The universities acquired considerable power and influence in the second half of the 19th century. From the 1850s on, chairs were created for the teaching of the new common discipline and special institutions, the university clinics, were built with hospital beds for psychiatric patients (if their disorders became chronic they were sent to the nearest asylum), laboratories for research on neurophysiology and neuroanatomy, and special wards for the neurological cases were developed. Griesinger’s first move when he took over the chair of psychiatry at Berlin was the creation of neurological wards at the Charité. The leading neuropsychiatrists in charge of these institutions often performed research in both fields with equal competence, as shown by the work of Wernicke and Westphal, and later of Kleist and Bonhöffer, in Germany and of Meynert in Austria.

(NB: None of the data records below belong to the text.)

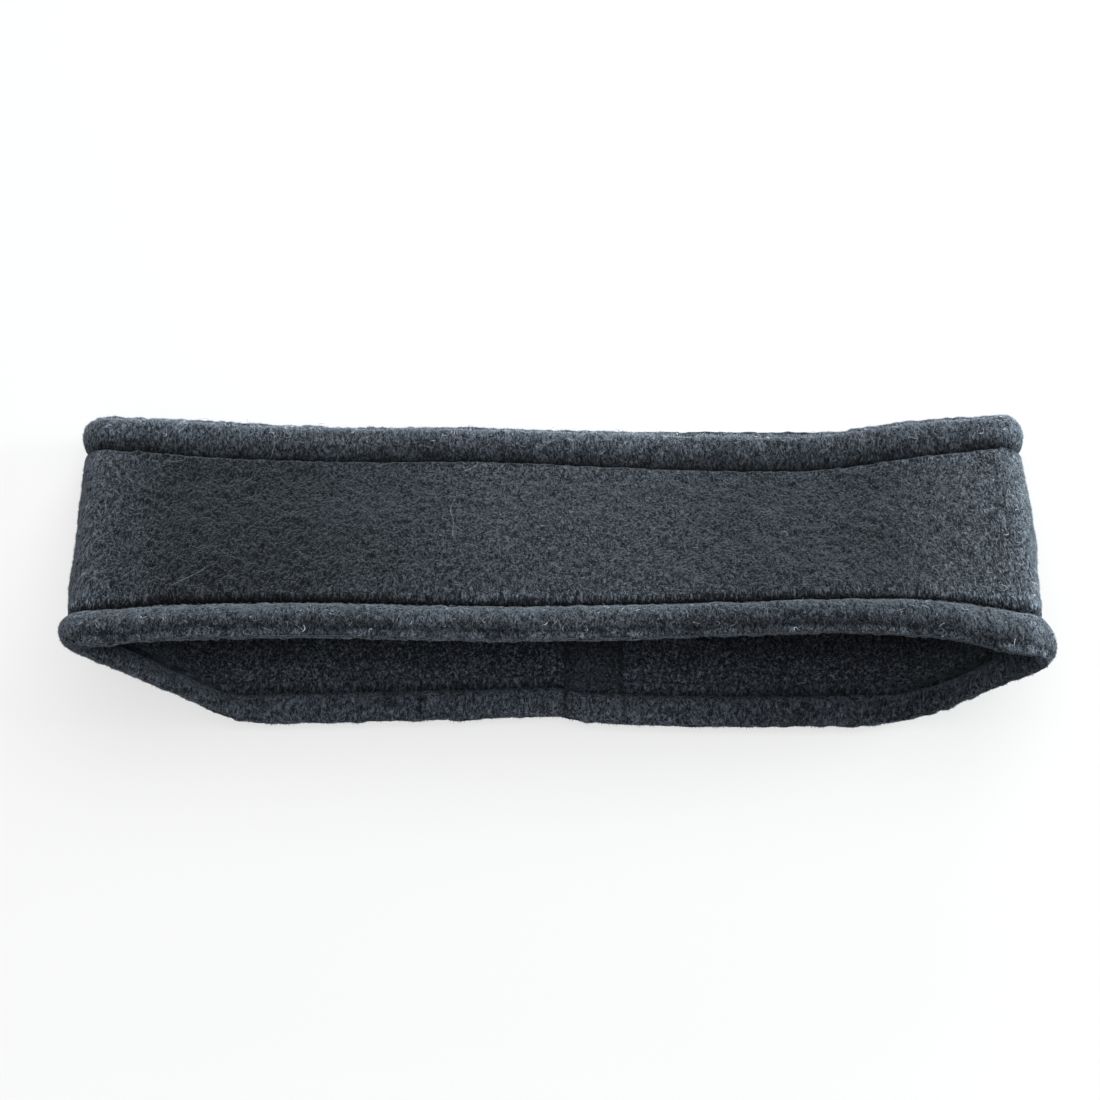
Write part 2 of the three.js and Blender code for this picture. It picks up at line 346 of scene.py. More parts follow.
# Materials: colours of each cloth and of its fibres, from root to tip
COLOURS = table(
    "cloth pit pile tip",
    ("panel", (0.006, 0.008, 0.010), (0.032, 0.037, 0.047), (0.235, 0.268, 0.32)),
    ("hem", (0.007, 0.009, 0.011), (0.056, 0.066, 0.081), (0.15, 0.172, 0.205)),
    ("seam", (0.006, 0.008, 0.010), (0.044, 0.051, 0.063), (0.11, 0.125, 0.15)),
)
NAP_COLOURS = ((0.034, 0.039, 0.05), (0.43, 0.485, 0.55))
NAP_SPREAD = {"scale": 900, "low": 0.35, "high": 0.7, "least": 0.15}

# Pattern of the pile: how much longer it is up the band, its curled strands, and its layers, each with
# the grains a metre and the levels that become 0 and 1
BRUSHED = {"outside": 3.8, "inside": 1.3, "hem": 2.2, "seam": 1.3}
STRAND_SIZE = (1.5, 0.9, 1.0)
STRAND_TURNS = ((0.3, 0.2, 0.6), (-0.2, 0.5, 1.5), (0.4, -0.3, 2.4))
LAYERS = table(
    "layer scale detail distortion low high",
    ("strands", 1600, 1.0, 0.9, 0.55, 0.70),
    ("clumps", 1400, 3.0, 0.8, 0.40, 0.62),
    ("mottle", 330, 2.0, 0.3, 0.3, 0.7),
    ("patches", 60, 2.0, 0.0, 0.3, 0.7),
)
LAYER_ROUGHNESS = 0.6
MOTTLED = {"gain": 0.75, "base": 0.47}
PATCHED = {"gain": 0.65, "base": 0.6}
RAISED = {"gain": 0.5, "base": 0.2}
RELIEF = {"clumps": 0.65, "strands": 0.35, "distance": 0.0003}

# Floor, lights and camera, in metres. Each light faces the origin, and the camera a place CAMERA_AIM up.
FLOOR_REACH = 3
PAPER_GLOW = 0.69
WORLD_LIGHT = 0.2
LIGHTS = table(
    "name place size watts colour",
    ("overhead", (0.1, 0.12, 1.1), 1.7, 18.0, (0.99, 0.98, 1.0)),
    ("back", (0.35, 1.2, 0.32), 0.5, 14.0, (0.9, 1.0, 1.0)),
    ("side", (1.15, 0.1, 0.32), 0.5, 16.5, (0.88, 1.0, 0.99)),
    ("fill", (-0.1, -0.8, 0.95), 0.7, 3.0, (1.0, 1.0, 1.0)),
)
CAMERA_ELEVATION = 53
CAMERA_DISTANCE = 0.9
CAMERA_AIM = 0.010
CAMERA_CLIP = 0.01
FOCAL_PIXELS = 3438
PHOTO_PIXELS = 1100
SENSOR_MM = 36


def read_table(rows, key, column, value):
    """Smooth curve through the rows of a table: one column, read at values of the key column."""
    keys = np.array([row[key] for row in rows], float)
    values = np.array([row[column] for row in rows], float)
    last = len(rows) - 1
    before = np.maximum(np.arange(last + 1) - 1, 0)
    after = np.minimum(np.arange(last + 1) + 1, last)
    slopes = (values[after] - values[before]) / (keys[after] - keys[before])
    i = np.clip(np.searchsorted(keys, value) - 1, 0, last - 1)
    span = keys[i + 1] - keys[i]
    s = np.clip((value - keys[i]) / span, 0, 1)
    rise = s * s * (3 - 2 * s)
    bend = s * (1 - s) ** 2 * span * slopes[i] + s * s * (s - 1) * span * slopes[i + 1]
    return values[i] + (values[i + 1] - values[i]) * rise + bend


def read_row(rows, key, column, value):
    """Straight lines through the rows of a table: one column, read at values of the key column."""
    return np.interp(value, [row[key] for row in rows], [row[column] for row in rows])


def smoothstep(value, low, high):
    s = np.clip((value - low) / (high - low), 0, 1)
    return s * s * (3 - 2 * s)


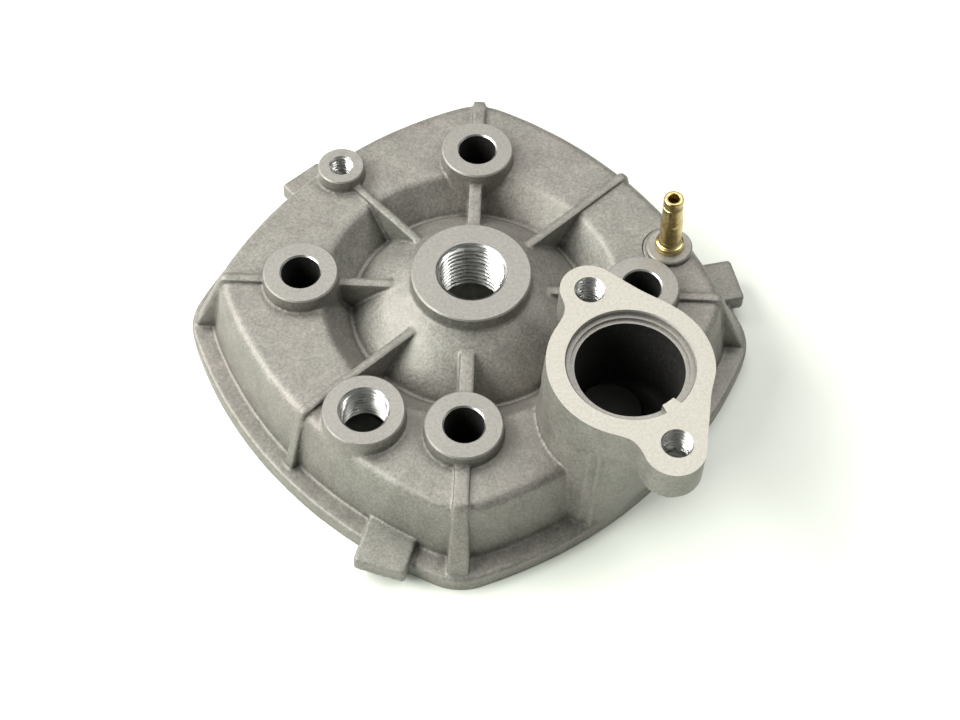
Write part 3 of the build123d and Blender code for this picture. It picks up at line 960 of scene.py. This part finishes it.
finish_piece(ring_object("chamber_seal", circle_path((0, 0), 160), 23.0, 1.32, 1.88), ["chamber_o_ring"], 60)
finish_piece(ring_object("jacket_seal", square_path(50.6, 45.3, 12.0, 180), 1.4, 1.32, 1.88), ["jacket_o_ring"], 60)
for p, nm in zip(STUDS, ("front", "right", "back", "left")):
    finish_piece(ring_object("stud_seal_" + nm, circle_path(p, 64), 4.22, 0.88, 1.88), ["stud_o_ring_" + nm], 60)

# ------------------------------------------------------------------ floor and light
bm = bmesh.new()
bmesh.ops.create_grid(bm, x_segments=1, y_segments=1, size=3.0)
me = bpy.data.meshes.new("floor")
bm.to_mesh(me)
bm.free()
floor = add_object("floor", me)
floor.location.z = -0.0002
m, nt, b = new_mat("pale_floor")
b.inputs["Base Color"].default_value = (0.855, 0.89, 0.83, 1)
b.inputs["Roughness"].default_value = 0.9
me.materials.append(m)

world = bpy.data.worlds.new("studio")
bpy.context.scene.world = world
world.use_nodes = True
world.node_tree.nodes["Background"].inputs["Color"].default_value = (0.96, 1.0, 0.95, 1)
world.node_tree.nodes["Background"].inputs["Strength"].default_value = 0.16


def area(name, loc, target, size, power, color=(1, 1, 1)):
    d = bpy.data.lights.new(name, "AREA")
    d.shape = "RECTANGLE"
    d.size, d.size_y = size
    d.energy = power
    d.color = color
    o = bpy.data.objects.new(name, d)
    bpy.context.scene.collection.objects.link(o)
    o.location = loc
    o.rotation_mode = "QUATERNION"
    o.rotation_quaternion = (Vector(target) - Vector(loc)).to_track_quat("-Z", "Y")
    return o


area("left", (-0.75, 0.28, 0.60), (0, 0, 0.01), (0.55, 0.55), 9.2, (1.0, 0.985, 0.96))
area("right", (0.57, 0.12, 0.80), (0, 0, 0.01), (0.55, 0.55), 4.0, (1.0, 0.99, 0.97))
area("back", (0.0, 0.48, 0.85), (0, 0, 0.01), (0.8, 0.5), 3.9, (1.0, 0.985, 0.96))
area("front_left", (-0.64, -0.28, 0.52), (0, 0, 0.01), (0.5, 0.5), 7.8, (0.985, 1.0, 0.945))

bpy.context.scene.view_settings.view_transform = "Standard"
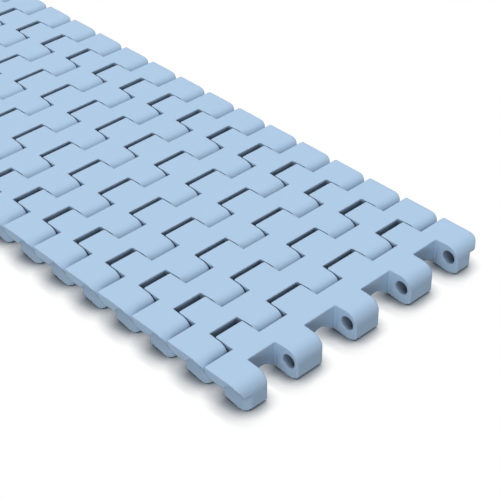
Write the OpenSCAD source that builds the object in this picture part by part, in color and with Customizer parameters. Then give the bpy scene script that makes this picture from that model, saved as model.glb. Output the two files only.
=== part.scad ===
// Modular plastic conveyor belt, closed flat top, 15.2 mm pitch.
// A stretch of belt rows lies flat with its carrying surface up. Each row is one moulded module
// as wide as the belt. Its five front knuckles mesh with the four back knuckles of the row before
// it, and a loose plastic rod through both is the hinge.
//
// X runs across the belt, Y along it and Z up. The origin is on the surface that the belt rests on,
// under the middle of the stretch. The front knuckles of every row point to -Y.

/* [Belt] */
// Hinge to hinge distance
pitch = 15.2; // [14.5:0.1:17]
// Width over the two edges
belt_w = 100; // [96:0.5:110]
// Carrying surface to the underside of the knuckles
belt_t = 9.3; // [9.1:0.1:10]
// Carrying surface down to the hinge axis
hinge_drop = 4.1; // [3.8:0.05:4.3]
// Carrying surface down to the underside of the web between the hinges
web_drop = 4.75; // [4.6:0.05:5.4]
// Angle that two rows can bend as the belt wraps a sprocket
wrap_angle = 36; // [20:1:38]
// Air left between two rows at that angle
wrap_gap = 0.3; // [0.2:0.05:0.5]

/* [Knuckles] */
// Width of each edge knuckle
edge_knuckle_w = 10.5; // [9.5:0.1:11.5]
// Width of the two front knuckles between the edges and the middle
inner_knuckle_w = 10.75; // [9.5:0.05:11.5]
// Width of the middle front knuckle
centre_knuckle_w = 10.5; // [9.5:0.1:11.5]
// Width of the two outer notches between front knuckles
outer_notch_w = 10.7; // [9.8:0.1:11.5]
// Air at each side of a back knuckle in its notch
side_gap = 0.2; // [0.15:0.05:0.5]
// Taper of each side of a front knuckle from root to tip
knuckle_taper = 0.3; // [0.1:0.05:0.5]
// Hinge axis to the front face of a front knuckle
nose_reach = 3.35; // [3:0.05:3.5]
// Rounding of the upper front edge of a front knuckle
nose_r = 4.1; // [3:0.1:4.3]
// Large round under the front of a front knuckle
toe_r = 4.5; // [3.6:0.1:6]
// Hinge axis forward to the start of that round
toe_start = 0.5; // [0:0.1:1]
// Hinge axis to the end face of a back knuckle
heel_reach = 2.8; // [2.6:0.05:3.1]
// Rounding of the upright edges at both knuckle tips
tip_edge_r = 0.6; // [0.3:0.1:1]
// Hinge axis back to the end of the flat strip that a front knuckle stands on
sole_flat = 0.4; // [0:0.1:1]
// Hinge axis to the rear end of a front knuckle's sole
sole_l = 6; // [5.4:0.1:6.6]
// Rise of the sole from its flat strip to its rear end
sole_rise = 0.95; // [0.2:0.05:1.1]

/* [Web] */
// Hinge axis to the face of the two inner notches
inner_notch_face = 4.55; // [4.5:0.05:5]
// Hinge axis to the face of the two outer notches
outer_notch_face = 5.05; // [4.8:0.05:5.4]
// Rounding where a notch face meets the knuckle beside it
notch_fillet = 0.4; // [0.2:0.1:1]
// Hinge axis to the top edge that faces the next middle knuckle
centre_lip_reach = 3.6; // [3.5:0.05:4.1]
// Hinge axis to the top edge that faces the next inner knuckles
inner_lip_reach = 4.0; // [3.6:0.05:4.3]
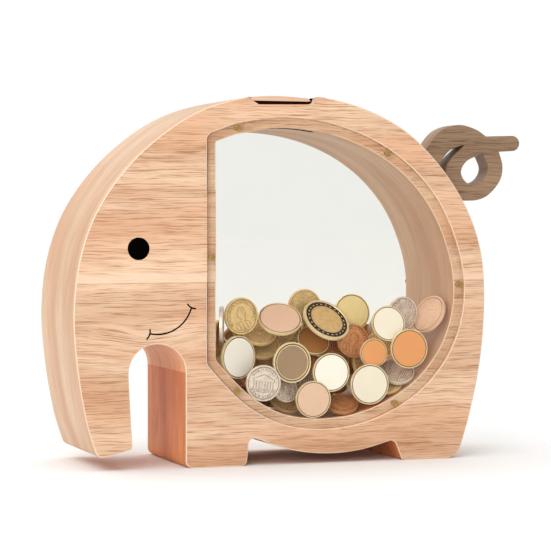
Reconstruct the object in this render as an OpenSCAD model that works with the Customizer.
// Elephant money box: a thick slab of glued planks with a D-shaped hollow,
// a clear pane screwed over each side of it, a coin slot in the crown,
// a walnut tail on a dowel and the coins that lie in the hollow.
// X runs from the trunk to the tail, Y from the front pane to the back pane,
// Z up. The origin is on the floor, in the middle of the whole box.

/* [Body] */
// Thickness of the wooden slab, front face to back face
body_depth = 71; // [66:0.5:80]
// Height of one plank of the glued slab
plank_height = 46.5; // [46:0.1:46.8]

/* [Panes] */
// Thickness of each clear pane
pane_thickness = 3; // [2:0.1:3]
// Depth of the rebate that a pane lies in
rebate_depth = 3.2; // [3.1:0.1:4]
// Width of the ledge that a pane rests on
ledge_width = 5.2; // [4.5:0.1:5.2]
// Gap between a pane's edge and the rebate's wall
pane_gap = 0.3; // [0.1:0.05:0.6]

/* [Screws] */
// Diameter of a screw's head
head_diameter = 3.4; // [3:0.1:3.6]
// Height of a screw's head above the pane
head_height = 0.8; // [0.5:0.1:1]
// Diameter of a screw's shank
shank_diameter = 1.6; // [1.4:0.1:1.8]
// Length of a screw below its head
shank_length = 10; // [8:0.5:12]
// Distance of a screw's centre from the rebate's wall
screw_inset = 2.4; // [2.2:0.1:2.6]

/* [Coin slot] */
// Length of the coin slot along the back
slot_length = 35.2; // [34:0.2:36]
// Width of the coin slot
slot_width = 6; // [5.5:0.1:8]
// Width of the flat land between the front face and the slot
land_width = 8; // [7:0.5:10]
// Height of the slot's rear rim above the floor
rim_height = 185.4; // [184.8:0.1:186.5]

/* [Face] */
// Diameter of the black eye plug
eye_diameter = 11.2; // [9:0.1:14]
// Depth of the eye plug
eye_depth = 4; // [3:0.5:8]
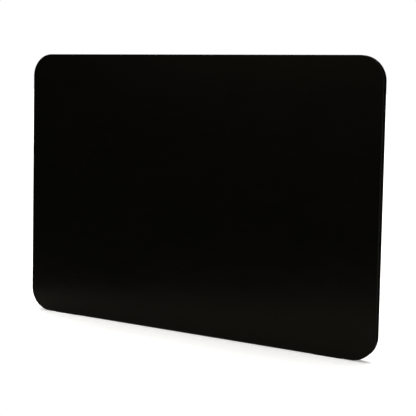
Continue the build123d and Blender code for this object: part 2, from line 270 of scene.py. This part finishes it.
@dataclass(frozen=True)
class SatinLaminate(Finish):
    """Black writing face of compact laminate, pearl-textured, wiped many times and almost clean of chalk."""

    name: str = "satin_black_laminate"
    deep: Colour = (0.0016, 0.0016, 0.0016)
    hazed: Colour = (0.0022, 0.0021, 0.0020)
    warm_tint: Colour = (1.0, 0.89, 0.60)
    reflectance: float = 0.045
    roughness: Span = (0.25, 0.30)
    haze_cloud: float = 160 * MILLIMETRE
    wipe_streak: float = 14 * MILLIMETRE
    wipe_stretch: Triple = (4, 1, 1.6)
    dust_speck: float = 1.6 * MILLIMETRE
    dust_middle: Span = (0.55, 0.8)
    pearl: float = 0.9 * MILLIMETRE
    pearl_depth: float = 0.012 * MILLIMETRE
    grain: float = 0.25 * MILLIMETRE
    grain_depth: float = 0.006 * MILLIMETRE

    def dress(self, shading: Shading) -> None:
        """Fills in a new material.

        Args:
            shading: The material being made.
        """
        haze = shading.spread(shading.noise(self.haze_cloud, detail=4))
        wiped = shading.noise(self.wipe_streak, self.wipe_stretch, detail=4, rough=0.6)
        dust = shading.noise(self.dust_speck, detail=5, rough=0.7)
        dusted = shading.spread(dust, middle=self.dust_middle)
        tone = shading.blend(haze, self.deep, self.hazed)
        shading.set(
            base_color=shading.blend(dusted, tone, self.hazed),
            roughness=shading.spread(wiped, self.roughness),
            specular_ior_level=self.reflectance,
            specular_tint=self.warm_tint,
        )
        shading.relief(
            (shading.cells(self.pearl), self.pearl_depth),
            (shading.noise(self.grain, detail=2), self.grain_depth),
        )


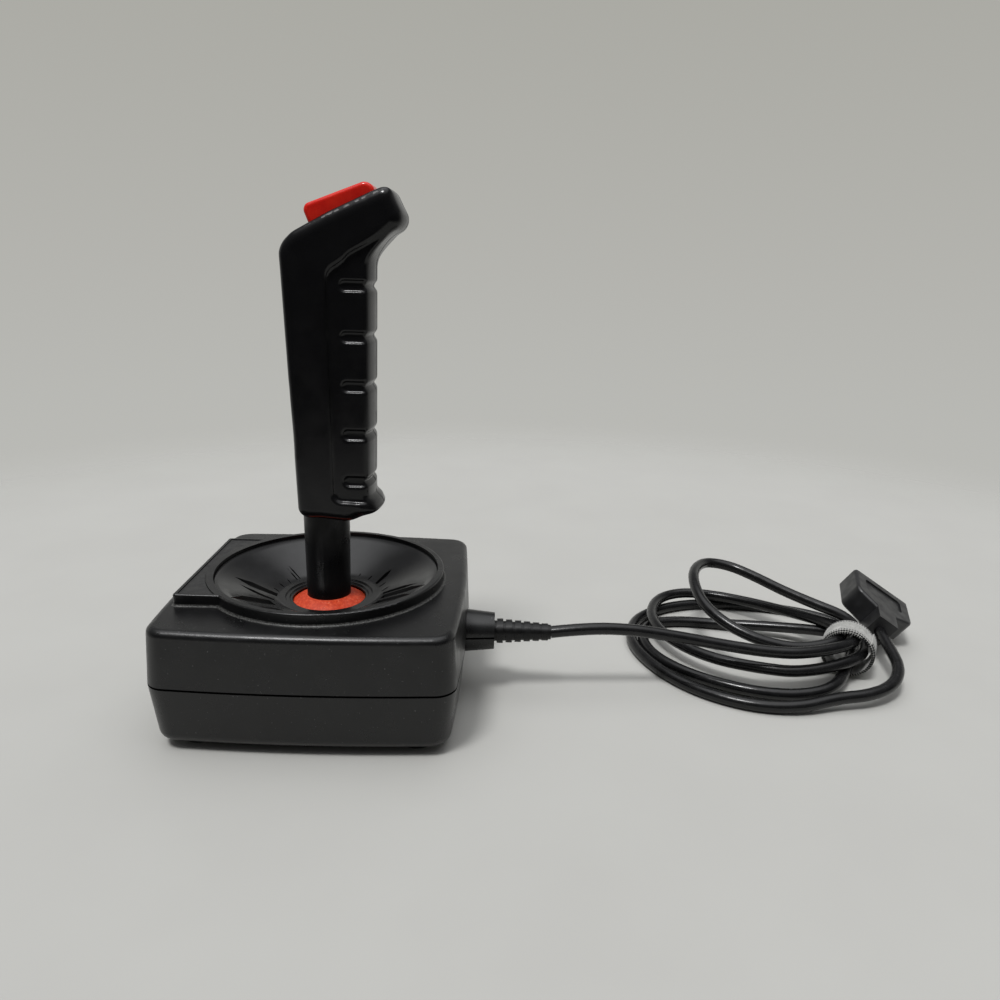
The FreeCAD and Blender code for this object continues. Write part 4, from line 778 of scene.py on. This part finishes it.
# Stops of the room's light by height: 0 is straight down, 0.5 level and 1 straight up.
# The backdrop is added where the room lies behind the object
OVERHEAD = ((0.5, (0.035, 0.035, 0.036)), (0.68, (0.075, 0.075, 0.077)), (0.86, (0.21, 0.212, 0.215)),
            (0.93, (1.3, 1.31, 1.33)), (1.0, (1.9, 1.92, 1.95)))
BACKDROP = ((0.46, (0.44, 0.44, 0.42)), (0.64, (0.42, 0.42, 0.4)), (0.76, (0, 0, 0)))
# What the camera sees of it
WALL = ((0.36, (0.5, 0.5, 0.475)), (0.43, (0.48, 0.48, 0.455)), (0.5, (0.455, 0.452, 0.425)),
        (0.64, (0.405, 0.402, 0.37)))
# The way the lamp shines, its strength and its width in degrees
LAMP_WAY, LAMP_ENERGY, LAMP_SPREAD = (-10, 7, -27.5), 1.75, 13


def make_lights():
    """A bright ceiling over a darker room, a plain pale background and one soft high lamp."""
    world = bpy.data.worlds.new("studio")
    scene.world = world
    world.use_nodes = True
    tree = world.node_tree

    def ramp(value, stops):
        node = tree.nodes.new("ShaderNodeValToRGB")
        node.color_ramp.elements.remove(node.color_ramp.elements[1])
        for number, (place, tone) in enumerate(stops):
            element = node.color_ramp.elements[0] if number == 0 else node.color_ramp.elements.new(place)
            element.position = place
            element.color = (*tone, 1)
        tree.links.new(value, node.inputs[0])
        return node.outputs[0]

    direction = tree.nodes.new("ShaderNodeTexCoord").outputs["Generated"]
    parts = tree.nodes.new("ShaderNodeSeparateXYZ")
    tree.links.new(direction, parts.inputs[0])
    height = tree.nodes.new("ShaderNodeMapRange")
    height.inputs["From Min"].default_value = -1
    tree.links.new(parts.outputs["Z"], height.inputs["Value"])
    behind = tree.nodes.new("ShaderNodeMapRange")
    behind.inputs["From Min"].default_value = 0.1
    behind.inputs["From Max"].default_value = -0.5
    tree.links.new(parts.outputs["X"], behind.inputs["Value"])
    room = tree.nodes.new("ShaderNodeMix")
    room.data_type = "RGBA"
    room.blend_type = "ADD"
    tree.links.new(behind.outputs[0], room.inputs["Factor"])
    tree.links.new(ramp(height.outputs[0], OVERHEAD), room.inputs["A"])
    tree.links.new(ramp(height.outputs[0], BACKDROP), room.inputs["B"])
    lit = tree.nodes["Background"]
    tree.links.new(room.outputs["Result"], lit.inputs["Color"])
    lit.inputs["Strength"].default_value = 1.0
    shown = tree.nodes.new("ShaderNodeBackground")
    tree.links.new(ramp(height.outputs[0], WALL), shown.inputs["Color"])
    path = tree.nodes.new("ShaderNodeLightPath")
    mix = tree.nodes.new("ShaderNodeMixShader")
    tree.links.new(path.outputs["Is Camera Ray"], mix.inputs[0])
    tree.links.new(lit.outputs[0], mix.inputs[1])
    tree.links.new(shown.outputs[0], mix.inputs[2])
    tree.links.new(mix.outputs[0], tree.nodes["World Output"].inputs[0])
    data = bpy.data.lights.new("ceiling_lamp", "SUN")
    data.energy = LAMP_ENERGY
    data.angle = math.radians(LAMP_SPREAD)
    lamp = add_object("ceiling_lamp", data)
    lamp.rotation_euler = Vector(LAMP_WAY).to_track_quat("-Z", "Y").to_euler()


make_lights()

The concept of neuropsychiatry, appearing at a period during which the German school was progressively gaining influence, had a deep impact on psychiatric thought and on the psychiatric profession, even if its institutional driving force, the university clinic system, was not developed everywhere to the same extent as in Germany. For example, it was conspicuously absent in England, despite the fact that the theoretical position taken by the most important psychiatrist of the time, Henry Maudsley, was very close to that of Griesinger. The National Hospital in Queen’s Square, London, founded in 1860, retained a virtual monopoly on the teaching of neurology for many decades, and psychiatry, taught essentially in hospitals, was not represented at university level until the 1930s. However, in most countries, neuropsychiatric institutions coexisted with the asylums where the alienists had the unenviable task of caring for chronic mental patients, often with inadequate means. The concept of neuropsychiatry reflected a basically biological perspective on the aetiology of the mental illnesses, expressed in the creation of a new specialty associating competence in the two previously separated domains of medicine. However, it provoked ideological and professional tension between the ‘pure’ psychiatrists, mainly those in charge of asylums, and the neuropsychiatrists, predominantly involved in teaching and research. In the long term, this conflict was one of the factors which finally led, in the 1960s, to the almost complete administrative and institutional separation of the two specialties in countries such as France where they had been, at least formally, associated. But many traces of the old situation remain. The most influential scientific journal published in German, Nervenarzt, still deals equally with neurology and psychiatry, and the term ‘neuropsychiatric’ survives in the titles of many teaching and research institutions.